>> Begin Extracted material
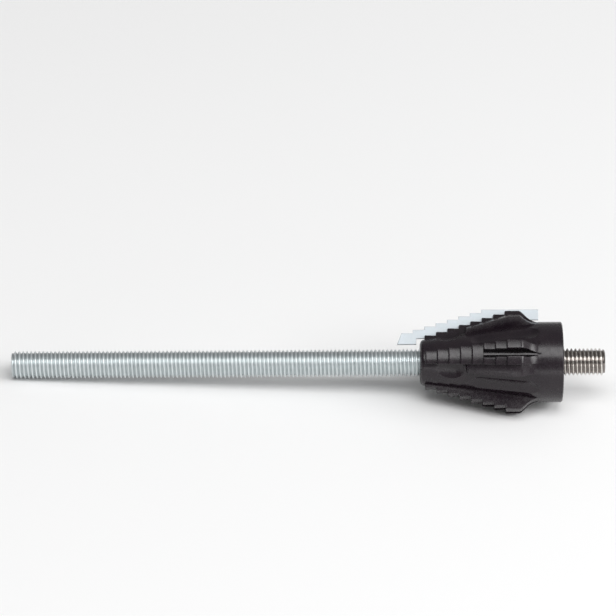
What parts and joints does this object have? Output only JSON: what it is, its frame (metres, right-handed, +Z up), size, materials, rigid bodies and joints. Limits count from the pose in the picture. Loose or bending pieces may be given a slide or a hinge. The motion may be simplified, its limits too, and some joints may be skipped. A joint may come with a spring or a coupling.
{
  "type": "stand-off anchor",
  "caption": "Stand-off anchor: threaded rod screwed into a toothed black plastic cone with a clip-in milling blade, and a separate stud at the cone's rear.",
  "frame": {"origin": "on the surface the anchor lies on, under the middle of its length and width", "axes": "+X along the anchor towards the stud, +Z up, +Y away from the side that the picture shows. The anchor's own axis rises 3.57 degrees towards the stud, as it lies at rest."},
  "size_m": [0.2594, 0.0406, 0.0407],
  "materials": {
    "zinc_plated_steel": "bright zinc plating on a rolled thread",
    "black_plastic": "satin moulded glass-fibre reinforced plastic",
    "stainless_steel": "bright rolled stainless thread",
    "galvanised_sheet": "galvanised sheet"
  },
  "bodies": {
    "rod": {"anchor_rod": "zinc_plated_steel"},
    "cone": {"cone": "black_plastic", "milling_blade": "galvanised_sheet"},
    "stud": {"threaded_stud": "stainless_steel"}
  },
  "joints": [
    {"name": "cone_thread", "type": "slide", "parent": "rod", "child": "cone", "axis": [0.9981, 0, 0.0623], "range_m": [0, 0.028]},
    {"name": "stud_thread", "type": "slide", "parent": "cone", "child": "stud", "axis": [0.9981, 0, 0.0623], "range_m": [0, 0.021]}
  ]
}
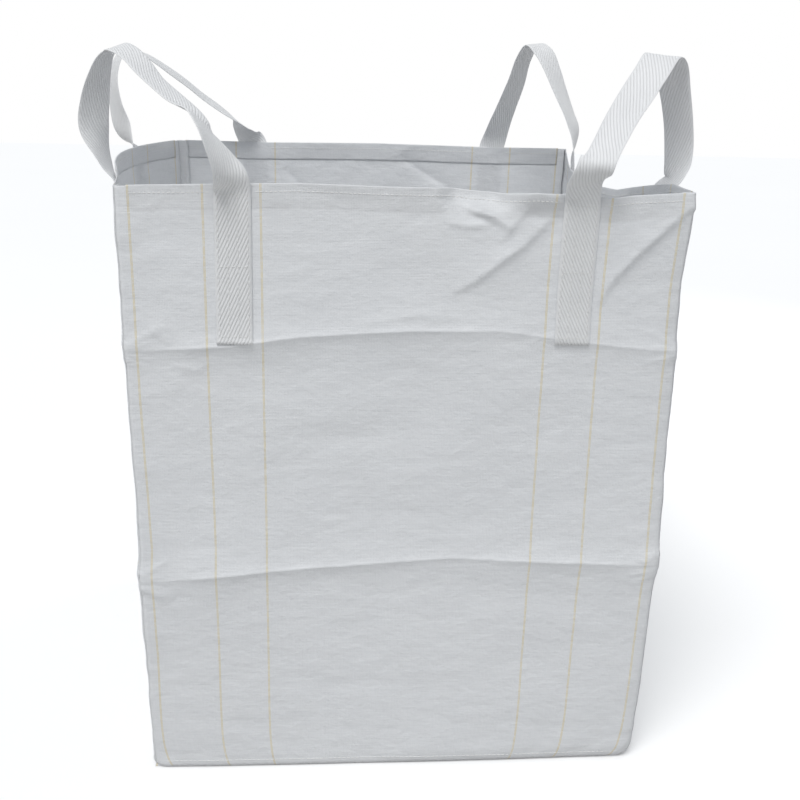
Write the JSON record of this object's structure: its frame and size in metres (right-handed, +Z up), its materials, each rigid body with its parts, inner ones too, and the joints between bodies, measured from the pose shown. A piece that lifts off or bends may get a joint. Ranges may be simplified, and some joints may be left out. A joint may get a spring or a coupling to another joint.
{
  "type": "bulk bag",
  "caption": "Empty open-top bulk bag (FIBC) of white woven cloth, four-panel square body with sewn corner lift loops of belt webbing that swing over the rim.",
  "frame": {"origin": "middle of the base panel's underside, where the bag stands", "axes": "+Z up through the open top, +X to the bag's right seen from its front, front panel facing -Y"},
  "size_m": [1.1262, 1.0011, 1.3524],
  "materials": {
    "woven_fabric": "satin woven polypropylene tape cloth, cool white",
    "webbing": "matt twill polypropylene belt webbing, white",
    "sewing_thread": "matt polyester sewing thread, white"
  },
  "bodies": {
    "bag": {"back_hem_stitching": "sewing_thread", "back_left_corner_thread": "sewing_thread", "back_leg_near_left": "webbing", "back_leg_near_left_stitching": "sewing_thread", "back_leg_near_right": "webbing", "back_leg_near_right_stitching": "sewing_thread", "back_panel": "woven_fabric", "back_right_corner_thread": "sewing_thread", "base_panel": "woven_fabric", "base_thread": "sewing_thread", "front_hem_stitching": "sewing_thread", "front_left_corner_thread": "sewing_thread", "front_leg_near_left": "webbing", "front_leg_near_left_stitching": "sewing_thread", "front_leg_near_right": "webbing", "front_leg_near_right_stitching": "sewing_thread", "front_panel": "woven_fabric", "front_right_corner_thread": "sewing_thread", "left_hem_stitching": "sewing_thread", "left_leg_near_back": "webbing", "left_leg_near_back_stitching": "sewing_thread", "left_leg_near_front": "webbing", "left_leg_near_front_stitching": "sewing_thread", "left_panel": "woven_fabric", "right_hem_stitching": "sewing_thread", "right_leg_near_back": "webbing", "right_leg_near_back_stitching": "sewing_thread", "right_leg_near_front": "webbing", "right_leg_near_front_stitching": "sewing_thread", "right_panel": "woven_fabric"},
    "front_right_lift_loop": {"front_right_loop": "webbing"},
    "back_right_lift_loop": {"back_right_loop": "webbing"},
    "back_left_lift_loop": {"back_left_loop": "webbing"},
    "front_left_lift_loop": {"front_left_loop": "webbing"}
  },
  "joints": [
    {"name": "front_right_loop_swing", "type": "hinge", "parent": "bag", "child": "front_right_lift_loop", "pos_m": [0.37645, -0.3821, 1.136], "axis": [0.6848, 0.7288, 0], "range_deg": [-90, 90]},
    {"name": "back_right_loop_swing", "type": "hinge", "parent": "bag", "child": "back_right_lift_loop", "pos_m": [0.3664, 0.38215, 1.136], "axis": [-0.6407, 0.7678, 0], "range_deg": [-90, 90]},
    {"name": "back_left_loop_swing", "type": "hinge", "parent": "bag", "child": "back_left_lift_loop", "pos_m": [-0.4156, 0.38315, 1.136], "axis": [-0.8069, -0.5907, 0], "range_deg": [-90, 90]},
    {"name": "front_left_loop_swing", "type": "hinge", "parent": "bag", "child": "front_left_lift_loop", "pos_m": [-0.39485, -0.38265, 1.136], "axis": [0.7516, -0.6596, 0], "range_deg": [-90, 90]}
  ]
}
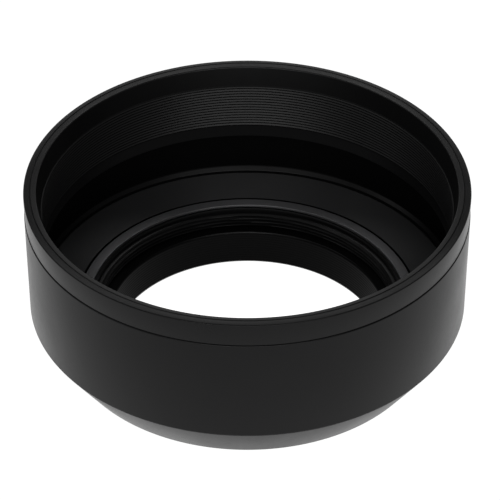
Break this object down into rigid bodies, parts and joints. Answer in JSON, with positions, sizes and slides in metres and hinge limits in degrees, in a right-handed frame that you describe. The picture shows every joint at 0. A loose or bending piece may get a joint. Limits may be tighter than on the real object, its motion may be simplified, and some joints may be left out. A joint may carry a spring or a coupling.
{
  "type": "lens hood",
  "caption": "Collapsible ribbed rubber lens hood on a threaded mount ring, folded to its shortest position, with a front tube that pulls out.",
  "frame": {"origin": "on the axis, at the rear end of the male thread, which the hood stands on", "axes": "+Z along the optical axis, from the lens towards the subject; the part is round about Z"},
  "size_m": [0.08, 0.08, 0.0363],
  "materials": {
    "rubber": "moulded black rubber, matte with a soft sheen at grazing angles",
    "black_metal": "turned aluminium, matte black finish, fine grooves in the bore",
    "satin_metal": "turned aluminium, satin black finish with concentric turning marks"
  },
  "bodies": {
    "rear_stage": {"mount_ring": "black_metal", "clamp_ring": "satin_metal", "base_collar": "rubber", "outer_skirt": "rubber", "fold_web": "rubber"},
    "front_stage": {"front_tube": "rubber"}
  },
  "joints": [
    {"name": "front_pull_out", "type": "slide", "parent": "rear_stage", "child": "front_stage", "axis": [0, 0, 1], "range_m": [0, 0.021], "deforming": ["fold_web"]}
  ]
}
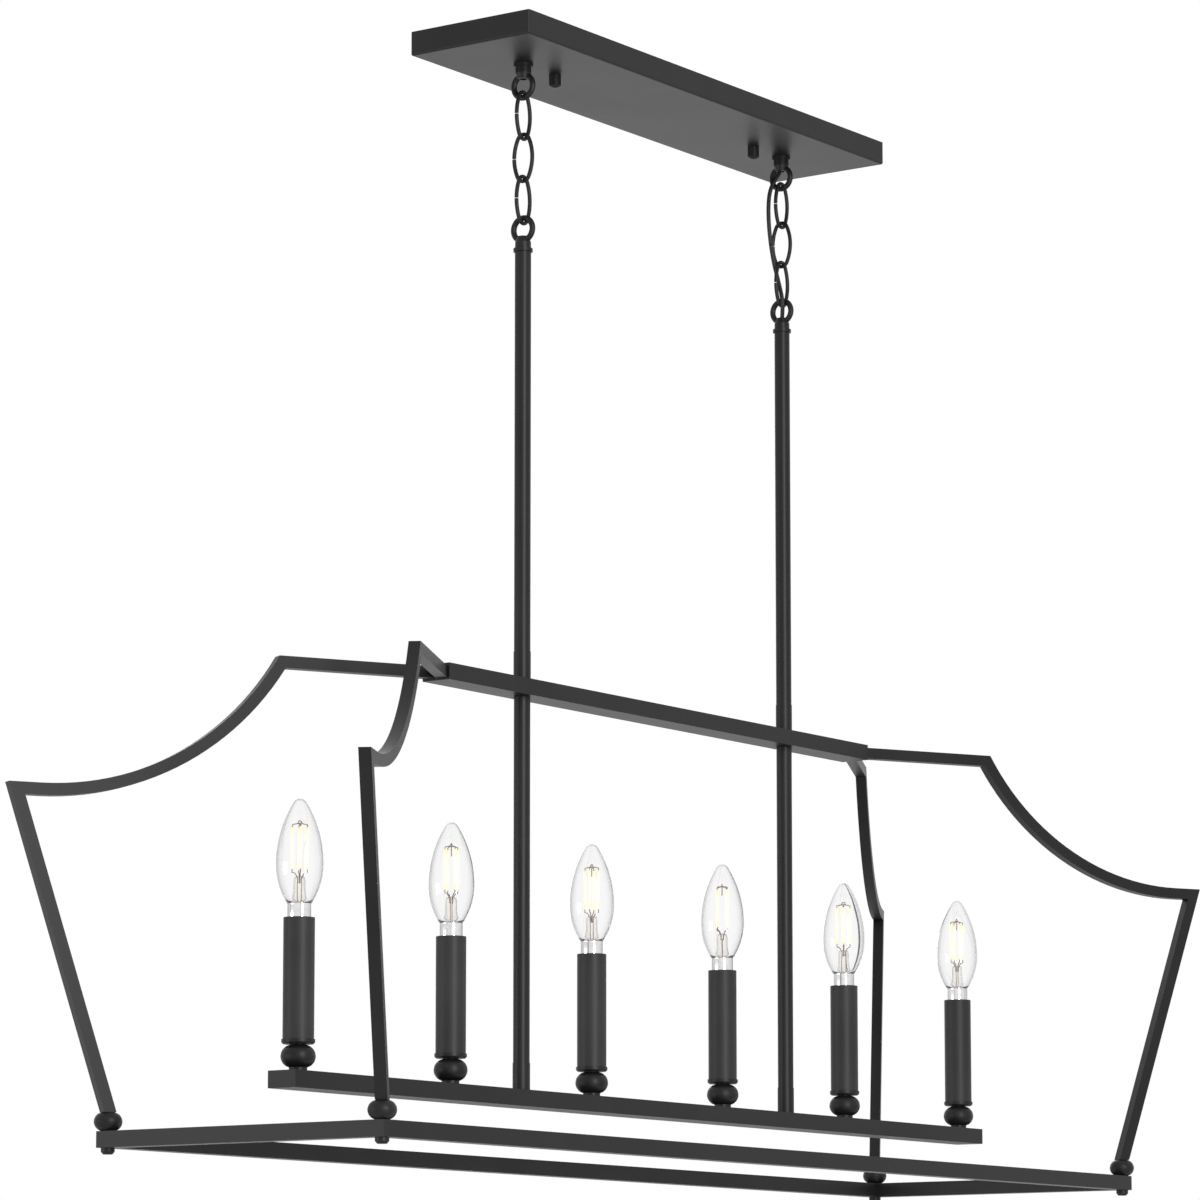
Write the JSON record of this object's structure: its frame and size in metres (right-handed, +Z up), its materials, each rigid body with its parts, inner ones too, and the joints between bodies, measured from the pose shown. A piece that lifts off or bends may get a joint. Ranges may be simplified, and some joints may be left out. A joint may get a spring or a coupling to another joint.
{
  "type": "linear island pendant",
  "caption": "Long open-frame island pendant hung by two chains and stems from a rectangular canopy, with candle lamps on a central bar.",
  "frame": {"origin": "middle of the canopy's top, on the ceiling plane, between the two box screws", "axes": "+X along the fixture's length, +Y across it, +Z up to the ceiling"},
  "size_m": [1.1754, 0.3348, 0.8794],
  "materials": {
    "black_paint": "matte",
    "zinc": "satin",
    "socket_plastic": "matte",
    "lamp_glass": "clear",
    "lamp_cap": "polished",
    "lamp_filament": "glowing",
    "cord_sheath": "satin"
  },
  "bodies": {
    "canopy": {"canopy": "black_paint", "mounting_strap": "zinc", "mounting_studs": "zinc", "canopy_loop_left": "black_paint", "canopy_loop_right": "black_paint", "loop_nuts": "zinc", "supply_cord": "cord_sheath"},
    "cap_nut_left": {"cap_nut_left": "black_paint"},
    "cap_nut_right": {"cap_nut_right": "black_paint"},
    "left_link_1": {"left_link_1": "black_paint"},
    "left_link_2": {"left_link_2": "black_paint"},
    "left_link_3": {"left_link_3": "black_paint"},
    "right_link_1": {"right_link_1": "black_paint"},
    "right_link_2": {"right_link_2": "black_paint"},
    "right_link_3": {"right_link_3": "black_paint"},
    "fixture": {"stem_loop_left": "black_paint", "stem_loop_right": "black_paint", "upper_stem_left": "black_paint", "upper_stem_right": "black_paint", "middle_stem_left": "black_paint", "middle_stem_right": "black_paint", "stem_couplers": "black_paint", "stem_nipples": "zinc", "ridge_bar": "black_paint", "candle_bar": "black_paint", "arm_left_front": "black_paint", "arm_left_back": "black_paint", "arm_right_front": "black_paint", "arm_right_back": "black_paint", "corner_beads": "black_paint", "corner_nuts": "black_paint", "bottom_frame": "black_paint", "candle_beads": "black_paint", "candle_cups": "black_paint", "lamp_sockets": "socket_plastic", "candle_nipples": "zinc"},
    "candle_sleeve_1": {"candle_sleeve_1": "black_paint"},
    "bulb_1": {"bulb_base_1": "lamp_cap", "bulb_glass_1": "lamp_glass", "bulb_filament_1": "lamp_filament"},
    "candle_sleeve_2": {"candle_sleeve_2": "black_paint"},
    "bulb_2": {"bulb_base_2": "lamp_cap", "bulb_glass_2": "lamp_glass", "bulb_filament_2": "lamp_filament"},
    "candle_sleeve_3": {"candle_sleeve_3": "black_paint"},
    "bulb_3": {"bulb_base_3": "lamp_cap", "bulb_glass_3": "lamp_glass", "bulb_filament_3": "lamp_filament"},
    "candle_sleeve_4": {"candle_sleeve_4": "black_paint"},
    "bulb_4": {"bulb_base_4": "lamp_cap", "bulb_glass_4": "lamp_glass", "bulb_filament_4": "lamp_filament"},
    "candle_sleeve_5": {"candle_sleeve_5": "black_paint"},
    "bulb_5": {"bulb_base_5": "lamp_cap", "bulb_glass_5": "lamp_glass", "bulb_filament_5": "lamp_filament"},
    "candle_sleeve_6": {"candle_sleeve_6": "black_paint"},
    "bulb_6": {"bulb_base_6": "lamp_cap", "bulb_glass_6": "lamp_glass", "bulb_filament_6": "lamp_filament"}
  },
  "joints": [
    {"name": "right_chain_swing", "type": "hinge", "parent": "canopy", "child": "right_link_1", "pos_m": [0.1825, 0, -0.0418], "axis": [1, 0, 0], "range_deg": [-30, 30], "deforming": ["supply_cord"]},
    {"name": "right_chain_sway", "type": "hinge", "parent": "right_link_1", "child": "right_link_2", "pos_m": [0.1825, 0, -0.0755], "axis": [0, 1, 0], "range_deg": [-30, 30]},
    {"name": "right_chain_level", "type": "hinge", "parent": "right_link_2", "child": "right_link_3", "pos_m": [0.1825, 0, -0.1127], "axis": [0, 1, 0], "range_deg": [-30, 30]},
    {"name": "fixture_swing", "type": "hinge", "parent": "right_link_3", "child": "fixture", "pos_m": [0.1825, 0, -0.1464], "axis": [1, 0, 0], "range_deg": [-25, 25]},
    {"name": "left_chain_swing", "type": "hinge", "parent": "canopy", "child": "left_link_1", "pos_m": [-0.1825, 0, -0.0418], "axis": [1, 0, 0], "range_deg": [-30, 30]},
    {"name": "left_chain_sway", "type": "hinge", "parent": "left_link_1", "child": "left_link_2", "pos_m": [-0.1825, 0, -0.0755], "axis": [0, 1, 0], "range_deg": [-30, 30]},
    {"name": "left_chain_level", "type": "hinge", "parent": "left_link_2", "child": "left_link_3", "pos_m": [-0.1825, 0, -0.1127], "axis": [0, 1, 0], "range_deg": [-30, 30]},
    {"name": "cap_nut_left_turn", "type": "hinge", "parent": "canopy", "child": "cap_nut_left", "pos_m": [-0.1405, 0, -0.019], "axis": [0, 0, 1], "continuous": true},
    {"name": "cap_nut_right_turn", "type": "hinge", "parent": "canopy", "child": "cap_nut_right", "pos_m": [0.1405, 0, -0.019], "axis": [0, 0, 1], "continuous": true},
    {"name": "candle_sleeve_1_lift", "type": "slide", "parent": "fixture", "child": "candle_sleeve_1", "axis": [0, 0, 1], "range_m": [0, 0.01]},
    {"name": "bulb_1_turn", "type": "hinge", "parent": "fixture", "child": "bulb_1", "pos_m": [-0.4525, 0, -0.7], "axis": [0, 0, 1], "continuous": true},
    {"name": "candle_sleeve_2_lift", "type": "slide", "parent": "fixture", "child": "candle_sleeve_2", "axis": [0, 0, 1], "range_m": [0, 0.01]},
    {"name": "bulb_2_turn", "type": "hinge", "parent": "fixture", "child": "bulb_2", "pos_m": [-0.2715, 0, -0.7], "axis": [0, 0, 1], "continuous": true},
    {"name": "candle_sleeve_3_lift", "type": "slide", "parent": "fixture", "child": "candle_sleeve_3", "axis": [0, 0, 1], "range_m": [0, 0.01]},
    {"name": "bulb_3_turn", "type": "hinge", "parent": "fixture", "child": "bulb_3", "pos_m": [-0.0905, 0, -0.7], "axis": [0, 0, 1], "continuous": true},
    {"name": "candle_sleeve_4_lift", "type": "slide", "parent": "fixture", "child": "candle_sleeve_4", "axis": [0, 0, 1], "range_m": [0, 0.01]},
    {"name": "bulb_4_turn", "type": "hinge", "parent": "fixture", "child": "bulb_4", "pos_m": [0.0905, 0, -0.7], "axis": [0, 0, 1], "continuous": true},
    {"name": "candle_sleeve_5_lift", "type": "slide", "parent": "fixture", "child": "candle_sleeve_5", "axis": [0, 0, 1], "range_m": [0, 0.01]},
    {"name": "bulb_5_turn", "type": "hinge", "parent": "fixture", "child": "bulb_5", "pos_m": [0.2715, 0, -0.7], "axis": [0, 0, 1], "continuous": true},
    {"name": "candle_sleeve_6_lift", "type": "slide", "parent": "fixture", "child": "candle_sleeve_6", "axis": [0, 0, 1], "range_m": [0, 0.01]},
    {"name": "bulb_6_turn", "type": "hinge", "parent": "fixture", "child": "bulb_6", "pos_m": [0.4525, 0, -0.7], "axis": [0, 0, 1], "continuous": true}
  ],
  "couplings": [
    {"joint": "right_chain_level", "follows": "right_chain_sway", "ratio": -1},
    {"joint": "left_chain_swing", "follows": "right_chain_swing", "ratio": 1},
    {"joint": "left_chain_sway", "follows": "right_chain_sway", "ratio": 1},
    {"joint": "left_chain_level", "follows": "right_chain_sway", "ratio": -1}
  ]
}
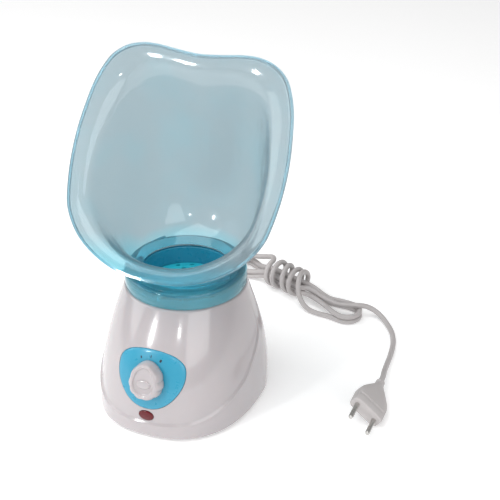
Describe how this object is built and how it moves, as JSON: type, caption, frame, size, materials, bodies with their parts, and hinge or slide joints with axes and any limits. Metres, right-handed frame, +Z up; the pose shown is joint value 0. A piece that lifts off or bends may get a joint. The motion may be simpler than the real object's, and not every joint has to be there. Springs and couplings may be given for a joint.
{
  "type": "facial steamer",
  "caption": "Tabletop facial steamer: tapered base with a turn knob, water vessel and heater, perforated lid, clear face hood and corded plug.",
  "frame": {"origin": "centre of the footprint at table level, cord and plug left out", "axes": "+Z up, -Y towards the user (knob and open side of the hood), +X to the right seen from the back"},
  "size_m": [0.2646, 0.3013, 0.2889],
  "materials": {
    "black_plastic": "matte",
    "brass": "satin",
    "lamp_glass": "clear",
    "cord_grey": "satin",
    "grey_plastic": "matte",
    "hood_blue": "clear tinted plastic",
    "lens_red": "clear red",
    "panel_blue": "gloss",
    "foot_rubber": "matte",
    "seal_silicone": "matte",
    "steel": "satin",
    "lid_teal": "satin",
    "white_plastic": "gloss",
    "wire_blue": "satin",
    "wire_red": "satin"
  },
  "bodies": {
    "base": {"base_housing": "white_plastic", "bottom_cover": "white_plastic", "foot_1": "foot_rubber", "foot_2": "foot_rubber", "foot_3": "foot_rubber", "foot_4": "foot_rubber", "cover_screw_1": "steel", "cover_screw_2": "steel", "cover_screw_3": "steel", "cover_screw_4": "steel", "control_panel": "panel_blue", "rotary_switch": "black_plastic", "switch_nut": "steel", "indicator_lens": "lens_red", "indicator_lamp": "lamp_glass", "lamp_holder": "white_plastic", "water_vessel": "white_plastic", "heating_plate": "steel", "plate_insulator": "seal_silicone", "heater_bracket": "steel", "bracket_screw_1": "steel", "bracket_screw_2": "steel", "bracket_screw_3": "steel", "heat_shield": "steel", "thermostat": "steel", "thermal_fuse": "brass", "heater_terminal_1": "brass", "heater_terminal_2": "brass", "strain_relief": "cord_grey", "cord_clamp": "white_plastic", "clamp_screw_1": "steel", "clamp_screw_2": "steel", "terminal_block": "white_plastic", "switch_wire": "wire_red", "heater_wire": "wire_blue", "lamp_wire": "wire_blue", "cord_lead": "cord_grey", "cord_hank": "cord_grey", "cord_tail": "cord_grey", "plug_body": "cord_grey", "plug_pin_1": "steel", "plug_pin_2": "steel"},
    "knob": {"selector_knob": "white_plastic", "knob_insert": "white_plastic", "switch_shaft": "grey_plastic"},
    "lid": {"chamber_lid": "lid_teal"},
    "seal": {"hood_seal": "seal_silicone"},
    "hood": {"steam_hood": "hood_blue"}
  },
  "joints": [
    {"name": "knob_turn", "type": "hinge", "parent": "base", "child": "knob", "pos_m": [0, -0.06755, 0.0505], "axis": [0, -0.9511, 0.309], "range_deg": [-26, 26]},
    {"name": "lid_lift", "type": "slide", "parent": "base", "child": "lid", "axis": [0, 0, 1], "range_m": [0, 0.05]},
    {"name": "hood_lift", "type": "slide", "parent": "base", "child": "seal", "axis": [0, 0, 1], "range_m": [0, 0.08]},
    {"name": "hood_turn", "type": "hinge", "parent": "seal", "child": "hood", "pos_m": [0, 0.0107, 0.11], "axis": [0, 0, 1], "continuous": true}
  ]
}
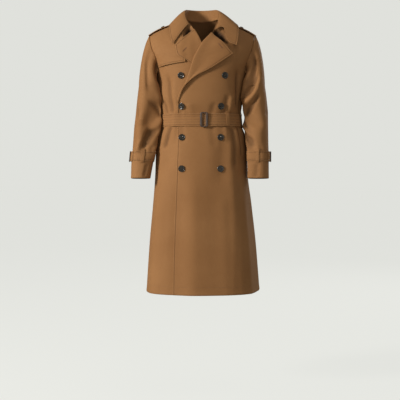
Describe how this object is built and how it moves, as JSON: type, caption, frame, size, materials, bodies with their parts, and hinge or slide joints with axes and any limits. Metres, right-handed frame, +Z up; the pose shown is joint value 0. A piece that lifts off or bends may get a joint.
>> End Extracted material
◆ Prompt: Identify each line in the records above that contains the word "degrees", and copy it out in full.

◆ Answer to the task:
  "frame": {"origin": "on the surface the anchor lies on, under the middle of its length and width", "axes": "+X along the anchor towards the stud, +Z up, +Y away from the side that the picture shows. The anchor's own axis rises 3.57 degrees towards the stud, as it lies at rest."},
Break this object down into rigid bodies, parts and joints. Answer in JSON, with positions, sizes and slides in metres and hinge limits in degrees, in a right-handed frame that you describe. The picture shows every joint at 0. A loose or bending piece may get a joint. Limits may be tighter than on the real object, its motion may be simplified, and some joints may be left out. A joint may carry a spring or a coupling.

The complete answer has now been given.